Turnrow Harvest Ale [Image via Tin Roof Brewing Co.]
Coriander is an interesting spice regardless of where and how it’s used. Here, the brewers at Tin Roof added it to an ale beer to create a worthwhile drink. There’s hardly any bitterness to this beer and it’s different (in a good way) from other traditional ales.
Lazy Magnolia Brewery
Southern Pecan [Image via the Beer Advocate]
Made with whole roasted pecans, this brown ale has depth for days. Apparently, brewing beer with nut flavors is an incredibly difficult undertaking because nuts have oils that complicate the brewing process – but somehow this dark-colored ale is still light on the palate. I let this beer sit for a while in a pint glass and found that it actually tasted better when not served icy cold.
Southern Hops’pitality [Image via the Bayou Beer Society]

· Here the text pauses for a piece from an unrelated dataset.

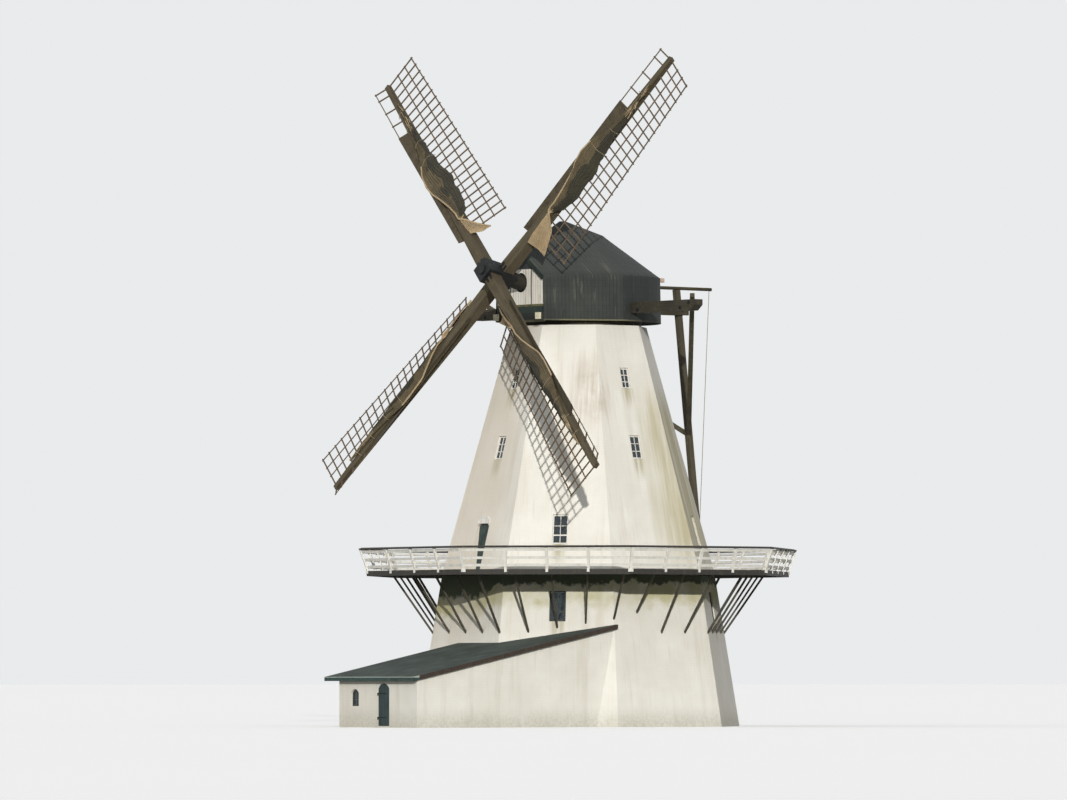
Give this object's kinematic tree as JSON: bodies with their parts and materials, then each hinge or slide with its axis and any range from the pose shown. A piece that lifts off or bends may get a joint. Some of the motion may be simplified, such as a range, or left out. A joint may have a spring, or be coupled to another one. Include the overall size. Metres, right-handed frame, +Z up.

This is a citrus-flavored IPA that the Lazy Magnolia Brewers call a session IPA. A light-colored and surprisingly smooth IPA, it doesn’t take the hops flavor to the point of excess. I don’t always choose an IPA for a six pack, but when I do I definitely choose this one over most other IPAs.
Jefferson Stout [Image via Bayou Beer Society]

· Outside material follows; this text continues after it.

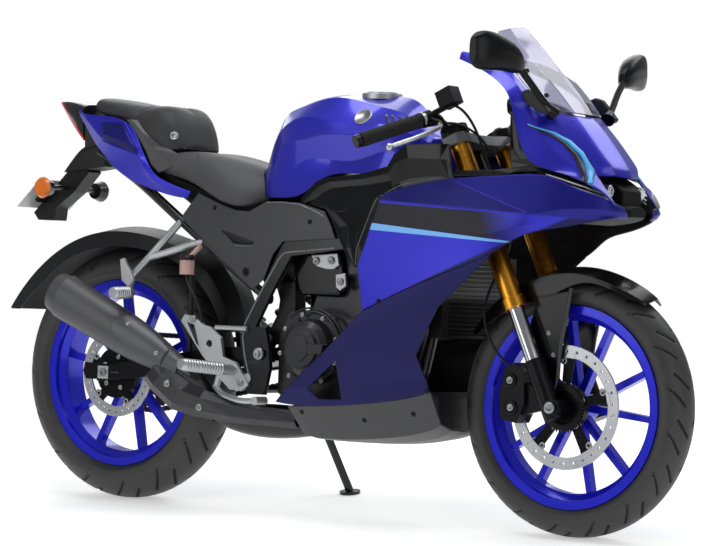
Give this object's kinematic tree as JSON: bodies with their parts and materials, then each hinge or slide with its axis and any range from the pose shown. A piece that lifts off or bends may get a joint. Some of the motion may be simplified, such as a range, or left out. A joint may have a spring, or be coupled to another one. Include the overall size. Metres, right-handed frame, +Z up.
{
  "type": "sport motorcycle",
  "caption": "Faired sport motorcycle leaning on its side stand, with clip-on bars, cast wheels, chain drive, raised pillion seat and underslung plate holder.",
  "frame": {"origin": "centre of the parked machine's footprint box, on the road", "axes": "+X forward, +Y to the rider's left, towards the side stand that it leans on, +Z up"},
  "size_m": [2.0097, 0.7614, 1.1643],
  "materials": {
    "blue_paint": "satin metallic blue",
    "wheel_blue": "gloss blue",
    "tyre_rubber": "matt black",
    "frame_black": "satin black",
    "cast_dark": "dark grey cast",
    "gold": "gold anodised",
    "bright_steel": "polished",
    "disc_steel": "ground",
    "silver_cast": "satin cast",
    "black_plastic": "fine grain",
    "grey_plastic": "dark grey fine grain",
    "seat_vinyl": "grey vinyl",
    "soft_rubber": "matt",
    "chain_steel": "oiled",
    "smoked_screen": "smoked clear",
    "lamp_red": "clear red",
    "lamp_amber": "clear amber",
    "lamp_lens": "dark lens",
    "plate_silver": "plain silver",
    "fluid_cup": "translucent"
  },
  "bodies": {
    "chassis": {"drive_chain": "chain_steel", "main_frame": "frame_black", "side_covers": "grey_plastic", "side_fairing_right": "blue_paint", "side_fairing_left": "blue_paint", "tail_cowls": "blue_paint", "tail_lamp": "lamp_red", "fuel_tank": "blue_paint", "fuel_cap": "silver_cast", "rider_seat": "seat_vinyl", "pillion_seat": "seat_vinyl", "rear_subframe": "frame_black", "undertail": "black_plastic", "engine": "cast_dark", "engine_covers": "cast_dark", "radiator": "cast_dark", "exhaust_pipe": "frame_black", "muffler": "frame_black", "swingarm": "frame_black", "rear_axle": "bright_steel", "rear_shock": "frame_black", "rear_hugger": "black_plastic", "inner_covers": "black_plastic", "belly_pan": "grey_plastic", "plate_holder": "black_plastic", "number_plate": "plate_silver", "turn_signals": "lamp_amber", "nose_cowl": "blue_paint", "headlamps": "lamp_lens", "windscreen": "smoked_screen", "cockpit": "black_plastic", "mirrors": "black_plastic", "rider_footrests": "silver_cast", "pillion_footrests": "silver_cast", "rear_caliper": "frame_black", "brake_reservoir": "fluid_cup", "muffler_guard": "cast_dark"},
    "steering": {"yokes": "frame_black", "fork_tubes": "gold", "fork_stanchions": "bright_steel", "fork_feet": "frame_black", "front_axle": "bright_steel", "handlebars": "frame_black", "grips": "soft_rubber", "levers": "silver_cast", "front_fender": "black_plastic", "front_caliper": "frame_black"},
    "front_wheel": {"front_tyre": "tyre_rubber", "front_rim": "wheel_blue", "front_disc": "disc_steel"},
    "rear_wheel": {"rear_tyre": "tyre_rubber", "rear_rim": "wheel_blue", "rear_disc": "disc_steel", "rear_sprocket": "disc_steel"},
    "side_stand": {"side_stand": "frame_black"}
  },
  "joints": [
    {"name": "steering_turn", "type": "hinge", "parent": "chassis", "child": "steering", "pos_m": [0.38593, -0.01185, 0.8699], "axis": [-0.4224, 0.1418, 0.8952], "range_deg": [-30, 30]},
    {"name": "front_wheel_spin", "type": "hinge", "parent": "steering", "child": "front_wheel", "pos_m": [0.70889, -0.10321, 0.29302], "axis": [0, 0.9877, -0.1564], "continuous": true},
    {"name": "rear_wheel_spin", "type": "hinge", "parent": "chassis", "child": "rear_wheel", "pos_m": [-0.61631, -0.10039, 0.31107], "axis": [0, 0.9877, -0.1564], "continuous": true},
    {"name": "side_stand_fold", "type": "hinge", "parent": "chassis", "child": "side_stand", "pos_m": [-0.1462, 0.01727, 0.23564], "axis": [0.1515, 0.9317, 0.3301], "range_deg": [0, 102]}
  ]
}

Dark, smooth and complex are some of the first characteristics I noticed with this beer. It’s brewed with sweet potatoes and lactose (milk sugar) to create a creamy texture that’s the perfect backdrop for the unique flavor palate. The beer is filling, so prepare to loosen your belt if you have more than one.
Chafunkta Brewing Company
Old 504 [Image via Chafunkta Brewing Co.]
This dark, handsome beer is a robust porter beer with strong flavors of coffee and vanilla bean. I actually found myself wondering how well this would taste with a cup of coffee in my other hand. I didn’t get to try my hot coffee and Old 504 experiment, but for those who enjoy dark beers this one won’t disappoint.
Great Raft Brewery
Southern Drawl [Image via Oh Beautiful Beer]
This lager has just the right amount of hops and citrus to make it enjoyably complex, but eminently drinkable. Great Raft Brewery successfully combines the easy-going drinkability of a German pilsner style beer with an added layer of flavors that’ll keep you guessing just what makes it so delicious.